We enjoyed viewing the many beautiful waterfront estates along the way, and we were happy to make the halfway point at Wye Landing where there was a mandatory and for us, necessary, ten-minute stop. After we tied up to the dock, I won the race to the porta-potties that mercifully were recently cleaned and emptied. I did enjoy my thermos of coffee but was somewhat uncomfortable as we were approaching the stop. We were accompanied around the course by Tom Hesselink, president of the Electric Boat Association of America, in his beautiful 15-foot mahogany “Lightning Bug” from Budsin Woodcraft. Tom said that he was impressed with and complimented the Amp Eater on its speed and handling, etc. (It was nice to be complimented by a commercial boat builder whose boats start at more than three times what I spent on mine!)

Tom Hesselink and his “Lightning Bug”

After our stop, we shoved off and had lunch that Melissa had packed in the antique picnic basket borrowed from her niece. It was perfect weather: sunny and warm, blue skies with fluffy white clouds. We saw several bald eagles, blue herons, and cormorants along the river. We were joined by one of the “chase boats” manned by the editors of Prop Talk Magazine, who were covering the event and took many pictures of us from multiple angles. I look forward to seeing the article in the December issue.

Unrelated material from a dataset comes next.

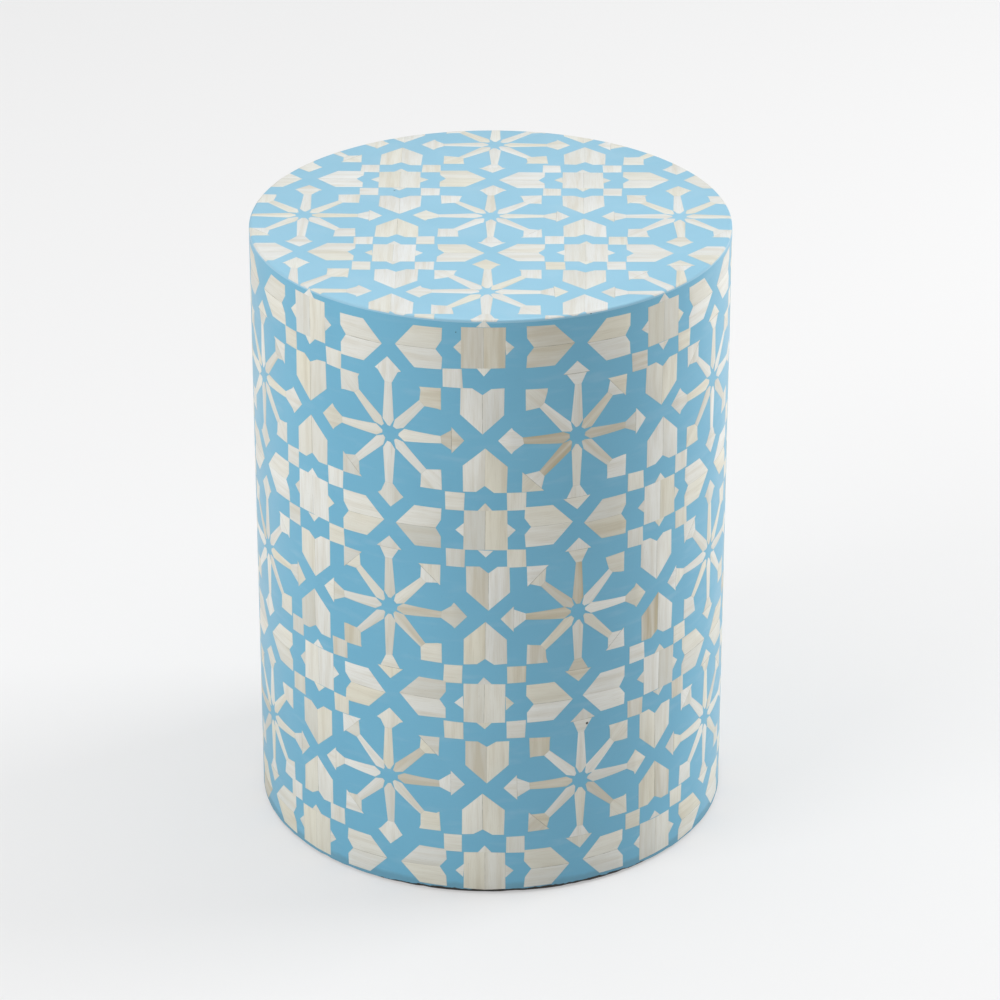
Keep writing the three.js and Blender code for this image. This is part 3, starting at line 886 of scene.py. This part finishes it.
def shield_chips(grid, centre, side, seen, chance):
    right = [
        (shield_base, -notch_half), (shield_base, -shield_half), (shield_shoulder, -shield_half),
    ]
    left = [(x, -y) for x, y in reversed(right)]
    outline = [(shield_base + notch_depth, 0.0), *right, (shield_tip, 0.0), *left]
    turn = quarter_turns[side]
    notch, *right_side, tip, left_out, left_base, left_in = laid_out(
        turned(outline, turn), grid, centre, chance)
    seam = (notch, tip, chance.uniform(*shield_seam_shades))
    halves = ([notch, *right_side, tip], [notch, tip, left_out, left_base, left_in])
    for number, part in enumerate(halves):
        look = bone_look(chance, stained_share, seen, (side, number))
        yield make_chip(part, turn, look, chance, seam)


for tier in range(star_rows + 1):
    lay_on_wall(
        f"wall_shields_{tier + 1}",
        lambda key, chance: shield_chips(
            wall_grid, wall_shields[key], key[2], seen_stains(shield_stains, key), chance),
        [key for key in wall_shields if key[1] == tier], seed=400 + tier)

# Small squares of the wall: one at each corner of a rosette, touching it, two shields and a star
# head by their corners. One of them fell off before the resin went on.

square_inner = 0.1150
square_outer = 0.2155
all_corners = [(-1, -1), (1, -1), (1, 1), (-1, 1)]
lost_square = (0, 0, 1)
square_stains = {
    (-1, 2): {2: slight}, (0, 2): {2: slight}, (1, 0): {0: slight}, (1, 2): {0: slight, 1: slight},
}


def square_chips(grid, centre, numbers, seen, chance):
    for number in numbers:
        across, up = all_corners[number]
        near_x, far_x = sorted((across * square_inner, across * square_outer))
        near_y, far_y = sorted((up * square_inner, up * square_outer))
        square = [(near_x, near_y), (far_x, near_y), (far_x, far_y), (near_x, far_y)]
        corners = laid_out(square, grid, nudged(centre, chance), chance)
        look = bone_look(chance, stained_share, seen, number)
        yield make_chip(corners, chance.choice((0.0, math.pi / 2)), look, chance)


def wall_squares(key):
    """The numbers of a rosette's squares that fit on the wall."""
    return [
        number for number, (_, up) in enumerate(all_corners)
        if (up < 0 or key[1] > 0) and (up > 0 or key[1] < star_rows) and (*key, number) != lost_square
    ]


for tier in range(star_rows + 1):
    lay_on_wall(
        f"wall_squares_{tier + 1}",
        lambda key, chance: square_chips(
            wall_grid, wall_rosettes[key], wall_squares(key), seen_stains(square_stains, key), chance),
        [key for key in wall_rosettes if key[1] == tier], seed=500 + tier)

# Resin top: the same resin on the top board, its blue painted paler than the wall's as a painted sheen
# of the lacquer. It reaches over the wall, and its rim is rounded by hand, so that no joint shows.

rim_round = 0.0020
round_steps = 5
top_pit = (-0.0702, 0.0522, 0.4500)
top_pit_radius = 0.0005

# Painted sheen: the top's blue is set paler than the wall's, standing in for the pale reflection its
# lacquer shows from above.
top_blue_painted_sheen = blue_resin_finish(
    "top_blue_resin_painted_sheen", resin_blue=(0.312, 0.565, 0.719, 1), resin_shade=(0.286, 0.538, 0.689, 1),
    pit=top_pit, pit_radius=top_pit_radius)
rim_profile = [
    (wall_radius - rim_round * (1 - math.cos(step / round_steps * math.pi / 2)),
     stool_height - rim_round * (1 - math.sin(step / round_steps * math.pi / 2)))
    for step in range(round_steps + 1)
]
resin_top = spun(
    [(0.0, seam_height), (wall_radius, seam_height), *rim_profile, (0.0, stool_height)],
    full_turn, wall_facets, front_facet,
)
keep_corners(resin_top, sharp_from=30)
place_piece("resin_top_layer", resin_top, top_blue_painted_sheen, "blue_resin", "resin_top")

# Chips of the top: the same five kinds on a square grid round a star, which lies a little behind
# the middle. Those that reach the rim are cut off by it and rounded with it.

top_pitch_share = 0.3875
top_pitch = top_pitch_share * 2 * wall_radius
top_grid = (top_pitch, top_pitch)
top_turn = math.radians(0.8)
top_middle = (0.0004, 0.0083, 0.0)
crease_turn = full_turn / wall_facets
rim_cut_shares = (1.0, 0.5)
rim_cuts = [wall_radius - share * rim_round for share in rim_cut_shares]
rim_end_share = 0.08
rim_end = wall_radius - rim_end_share * rim_round
least_left = 0.003


def seat_on_top(chip):
    """Turns the chip into its place and cuts and rounds it at the rim. Gives None for a mere sliver."""
    bmesh.ops.rotate(chip, verts=chip.verts, cent=(0, 0, 0), matrix=Matrix.Rotation(top_turn, 3, "Z"))
    bmesh.ops.translate(chip, verts=chip.verts, vec=top_middle)
    distances = [corner.co.xy.length for corner in chip.verts]
    if min(distances) > rim_end - least_left:
        chip.free()
        return None
    if max(distances) > rim_cuts[0]:
        cut_at_rim(chip)
    for corner in chip.verts:
        past = min(rim_round, max(0.0, corner.co.xy.length - rim_cuts[0]))
        drop = rim_round - math.sqrt(max(0.0, rim_round ** 2 - past ** 2))
        corner.co.z += stool_height + chip_stands - drop
    return chip


def cut_at_rim(chip):
    middle = sum((corner.co for corner in chip.verts), Vector()) / len(chip.verts)
    facing_middle = math.atan2(middle.y, middle.x)
    swings = []
    for corner in chip.verts:
        swing = math.atan2(corner.co.y, corner.co.x) - facing_middle
        swings.append((swing + math.pi) % full_turn - math.pi + facing_middle)
    first = math.floor(min(swings) / crease_turn) - 1
    last = math.ceil(max(swings) / crease_turn) + 1
    for crease in range(first, last + 1):
        angle = crease * crease_turn
        cut_across(chip, (-math.sin(angle), math.cos(angle), 0.0), (0.0, 0.0, 0.0))
    for radius in (*rim_cuts, rim_end):
        flat = radius * math.cos(crease_turn / 2)
        for crease in range(first, last):
            angle = (crease + 0.5) * crease_turn
            facing = Vector((math.cos(angle), math.sin(angle), 0.0))
            cut_across(chip, facing, facing * flat, radius == rim_end)
    open_edges = [edge for edge in chip.edges if len(edge.link_faces) == 1]
    if open_edges:
        bmesh.ops.holes_fill(chip, edges=open_edges, sides=0)
        bmesh.ops.recalc_face_normals(chip, faces=chip.faces)


top_cells = [(column, row) for row in range(-2, 3) for column in range(-2, 3)]
top_evenness = 0.5
no_stains = {}
top_bone = bone_finish(
    "top_bone", white_bone=(0.740, 0.759, 0.751, 1), grey_bone=(0.647, 0.656, 0.612, 1),
    yellow_bone=(0.717, 0.709, 0.620, 1), seam_strength=0.60, pit=top_pit, pit_radius=top_pit_radius)


def top_places(shift):
    return {cell: tuple((part + shift) * top_pitch for part in cell) for cell in top_cells}


def lay_on_top(name, make_chips, keys, *nodes, seed):
    """As on the wall, but the bone of the top was picked for its even tone."""
    chance = random.Random(seed)
    sheet = new_sheet()
    for key in keys:
        for chip in make_chips(key, chance):
            seated = seat_on_top(chip)
            if seated is not None:
                add_chip(sheet, seated)
    tones = sheet.faces.layers.float["tone"]
    for face in sheet.faces:
        face[tones] *= top_evenness
    place_piece(name, sheet, top_bone, "bone", *nodes)


top_stars = strayed(top_places(shift=0.0), {}, seed=94)
top_rosettes = strayed(top_places(shift=0.5), {}, seed=95)
top_shields = strayed(
    {(*key, side): place for key, place in top_places(shift=0.5).items() for side in all_sides},
    {}, seed=96)
top_rays = saw_rays(top_grid, top_stars, seed=97)
star_numbers = range(1, len(star_turns) + 1)
lay_on_top(
    "top_star_rays",
    lambda key, chance: ray_chips(top_rays[key], no_stains, chance),
    top_stars, *(f"star_ray_{number}" for number in star_numbers), seed=600)
lay_on_top(
    "top_star_heads",
    lambda key, chance: head_chips(top_grid, top_stars[key], top_rays[key], no_stains, chance),
    top_stars, *(f"star_head_{number}" for number in star_numbers), seed=601)
lay_on_top(
    "top_rosettes",
    lambda key, chance: rosette_chips(top_grid, top_rosettes[key], all_sides, no_stains, chance),
    top_rosettes, seed=602)
lay_on_top(
    "top_shields",
    lambda key, chance: shield_chips(top_grid, top_shields[key], key[2], no_stains, chance),
    top_shields, seed=603)
lay_on_top(
    "top_squares",
    lambda key, chance: square_chips(
        top_grid, top_rosettes[key], range(len(all_corners)), no_stains, chance),
    top_rosettes, seed=604)

# Studio: a wide pale floor and the faint light of a white room, with two soft lamps on the left, one
# behind on the right and a wide one overhead. The two smallest, which are the brightest for their
# size, leave no glare on the lacquer.

floor_half = 9.0
floor_gap = 0.00005
floor_seen_paler = 0.44
floor_near = 2.2
floor_far = 5.0
pure_white = (1.0, 1.0, 1.0, 1)
backdrop_grey = (0.90, 0.90, 0.905, 1)
room_brightness = 0.20

floor_paint, tree, shader = new_finish("floor_paint", Roughness=0.9, Specular_IOR_Level=0.0)
floor_tone = cloud(tree, object_place(tree), scale=0.6, detail=1.0)
floor_colour = blend_colours(tree, floor_tone, (0.715, 0.715, 0.718, 1), (0.725, 0.725, 0.727, 1))
tree.links.new(floor_colour, shader["Base Color"])
eye_path = tree.nodes.new("ShaderNodeLightPath").outputs["Is Camera Ray"]
from_stool = measure(tree, "LENGTH", object_place(tree))
far_share = rescale(tree, from_stool, floor_near, floor_far, 0.0, 1.0)
paler = rescale(tree, far_share, 0.0, 1.0, floor_seen_paler, 1.0)
paler_share = reckon(tree, "MULTIPLY", eye_path, paler)
seen_colour = blend_colours(tree, far_share, pure_white, backdrop_grey)
plain_white = add_node(tree, "ShaderNodeEmission", {"Color": seen_colour, "Strength": 1.0})
floor_mix = add_node(
    tree, "ShaderNodeMixShader",
    {0: paler_share, 1: tree.nodes["Principled BSDF"].outputs[0], 2: plain_white.outputs[0]})
tree.links.new(floor_mix.outputs[0], tree.nodes["Material Output"].inputs["Surface"])
floor_body = bmesh.new()
bmesh.ops.create_grid(floor_body, x_segments=1, y_segments=1, size=floor_half)
bmesh.ops.translate(floor_body, verts=floor_body.verts, vec=(0, 0, -floor_gap))
floor_mesh = bpy.data.meshes.new("floor")
floor_body.to_mesh(floor_mesh)
floor_body.free()
floor_mesh.materials.append(floor_paint)
floor = bpy.data.objects.new("floor", floor_mesh)
bpy.context.scene.collection.objects.link(floor)

room = bpy.data.worlds.new("white_room")
room.use_nodes = True
bpy.context.scene.world = room
tree = room.node_tree
tree.nodes.clear()
room_light = add_node(
    tree, "ShaderNodeBackground", {"Color": pure_white, "Strength": room_brightness})
room_seen = add_node(tree, "ShaderNodeBackground", {"Color": backdrop_grey, "Strength": 1.0})
eye_path = tree.nodes.new("ShaderNodeLightPath").outputs["Is Camera Ray"]
room_mix = add_node(
    tree, "ShaderNodeMixShader", {0: eye_path, 1: room_light.outputs[0], 2: room_seen.outputs[0]})
add_node(tree, "ShaderNodeOutputWorld", {"Surface": room_mix.outputs[0]})


def hang_lamp(name, place, aim, width, power, shows_in_lacquer):
    lamp_data = bpy.data.lights.new(name, "AREA")
    lamp_data.shape = "SQUARE"
    lamp_data.size = width
    lamp_data.energy = power
    lamp = bpy.data.objects.new(name, lamp_data)
    lamp.location = place
    lamp.visible_camera = False
    lamp.visible_glossy = shows_in_lacquer
    lamp.rotation_euler = (Vector(aim) - Vector(place)).to_track_quat("-Z", "Y").to_euler()
    bpy.context.scene.collection.objects.link(lamp)


stool_middle = (0.0, 0.0, 0.25)
hang_lamp(
    "left_lamp", place=(-2.367, -1.986, 1.893), aim=stool_middle, width=1.8, power=45.0,
    shows_in_lacquer=False)
hang_lamp(
    "far_left_lamp", place=(-3.043, -0.537, 1.893), aim=stool_middle, width=3.2, power=25.0,
    shows_in_lacquer=True)
hang_lamp(
    "right_lamp", place=(2.981, 1.085, 1.729), aim=stool_middle, width=1.8, power=88.0,
    shows_in_lacquer=False)
hang_lamp(
    "overhead_lamp", place=(0.0, 0.6, 4.2), aim=(0.0, 0.6, 0.0), width=5.0, power=123.0,
    shows_in_lacquer=True)

# Camera: the photograph's angle, a little to the right of the front and high above it, with a
# long lens.

camera_data = bpy.data.cameras.new("camera")
camera_data.sensor_width = 36.0
camera_data.lens = 159.3
camera_data.clip_end = 100.0
camera = bpy.data.objects.new("camera", camera_data)
camera_place = Vector((0.0819, -2.8680, 1.6755))
camera_aim = Vector((0.0066, 0.0002, 0.2296))
camera.location = camera_place
camera.rotation_euler = (camera_aim - camera_place).to_track_quat("-Z", "Y").to_euler()
bpy.context.scene.collection.objects.link(camera)
bpy.context.scene.camera = camera

bpy.context.scene.view_settings.view_transform = "Standard"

As we exited the Wye River, we saw that boat traffic had increased dramatically from four hours previous. Some of those yachts looked more like ships as they were cruising past at 20 mph or more, creating some fairly large wakes that even a 30-foot trawler slowed for. We headed across the bay staying clear of large boats that seemed oblivious to our presence. We finished in five hours and 15 minutes official time, including the mandatory stop which, because I am a talker, was longer than the required ten minutes. My GPS log indicated five hours, one minute moving and ground covered was 23.9 miles. We finished first in our class of two boats and had a very fun and satisfying day.

This is a screen shot of a video clip of the huge wake of a large yacht that went by a couple hundred yards away at high speed. I had plenty of time to turn into it. It was so big, a 30 ft trawler slowed to turn into it.